Poster for the 1911 Ballet Russe season showing Nijinsky in costume for “Le Spectre de la Rose”, Paris.
Jean Cocteau
http://en.wikipedia.org/wiki/File:Nijinsky_-_Poster.jpg

Nijinsky was an influential Russian dancer and the ballet Russe an influential dance company. The ballet is The Spirit of the Rose. I know nothing about the ballet, but the name is suggestive. “A rose by any other name” and The Name of the Rose are just a few of the literary associations of the rose. It represents beauty and a kind of excellence. Another odd bit of serendipity in this poster is the artist that painted it, Jean Cocteau. He would go on to become a 20th century pioneer of the French cinema. He told powerful film stories. One of his best known films was Beauty and the Beast, not the Disney version by any means, but still a forceful retelling of the original fairy tale, which kind of brings us back to where we started, or near to it. Fairy tales do not just prepare children for the cruel world they may face as adults, but they often remind adults of the darker side of the world they have grown into.
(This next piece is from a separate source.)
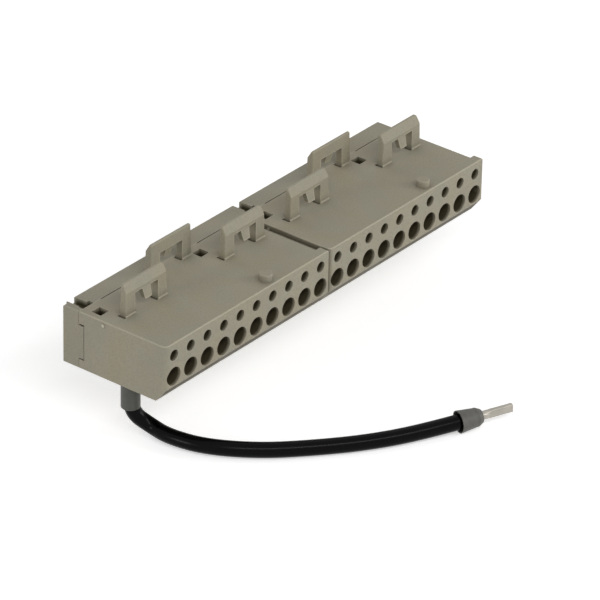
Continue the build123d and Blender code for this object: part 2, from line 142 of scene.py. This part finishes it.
class Surface:
    """A node material on object coordinates, whose bumps are chained one after another."""

    def __init__(self, name, roughness, metallic=0.0, specular=0.5):
        self.material = bpy.data.materials.new(name)
        self.material.use_nodes = True
        self.tree = self.material.node_tree
        self.shader = self.tree.nodes["Principled BSDF"]
        self.shader.inputs["Roughness"].default_value = roughness
        self.shader.inputs["Metallic"].default_value = metallic
        self.shader.inputs["Specular IOR Level"].default_value = specular
        self.coordinates = self.tree.nodes.new("ShaderNodeTexCoord").outputs["Object"]
        self.last_bump = None

    def link(self, source, target):
        self.tree.links.new(source, target)

    def stretched(self, scale):
        """The coordinates times a factor for each axis."""
        mapping = self.tree.nodes.new("ShaderNodeMapping")
        mapping.inputs["Scale"].default_value = scale
        self.link(self.coordinates, mapping.inputs["Vector"])
        return mapping.outputs["Vector"]

    def along(self, vector):
        """The X, Y and Z of a vector."""
        node = self.tree.nodes.new("ShaderNodeSeparateXYZ")
        self.link(vector, node.inputs[0])
        return node.outputs

    def noise(self, size, detail=3.0, vector=None):
        node = self.tree.nodes.new("ShaderNodeTexNoise")
        node.inputs["Scale"].default_value = 1.0 / size
        node.inputs["Detail"].default_value = detail
        self.link(vector or self.coordinates, node.inputs["Vector"])
        return node.outputs["Fac"]

    def ramp(self, source, stops):
        node = self.tree.nodes.new("ShaderNodeValToRGB")
        elements = node.color_ramp.elements
        for element, (place, colour) in zip(elements, (stops[0], stops[-1])):
            element.position = place
            element.color = colour
        for place, colour in stops[1:-1]:
            elements.new(place).color = colour
        self.link(source, node.inputs["Fac"])
        return node.outputs["Color"]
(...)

Cocteau’s film was not made for children, though its characters, themes, and settings come from a very well known and beloved children’s story. The story he tells is very dark, but at the same time childlike. There was also this week an obituary for the last Yiddish poet, Abraham Sutzkever. One thing he said that is true of stories and storytellers was “If you carry your childhood with you, you never age.” As children the stories we read help us age wisely, as adults these same stories help us to age gracefully, preserving in us what is best of youth and maturity.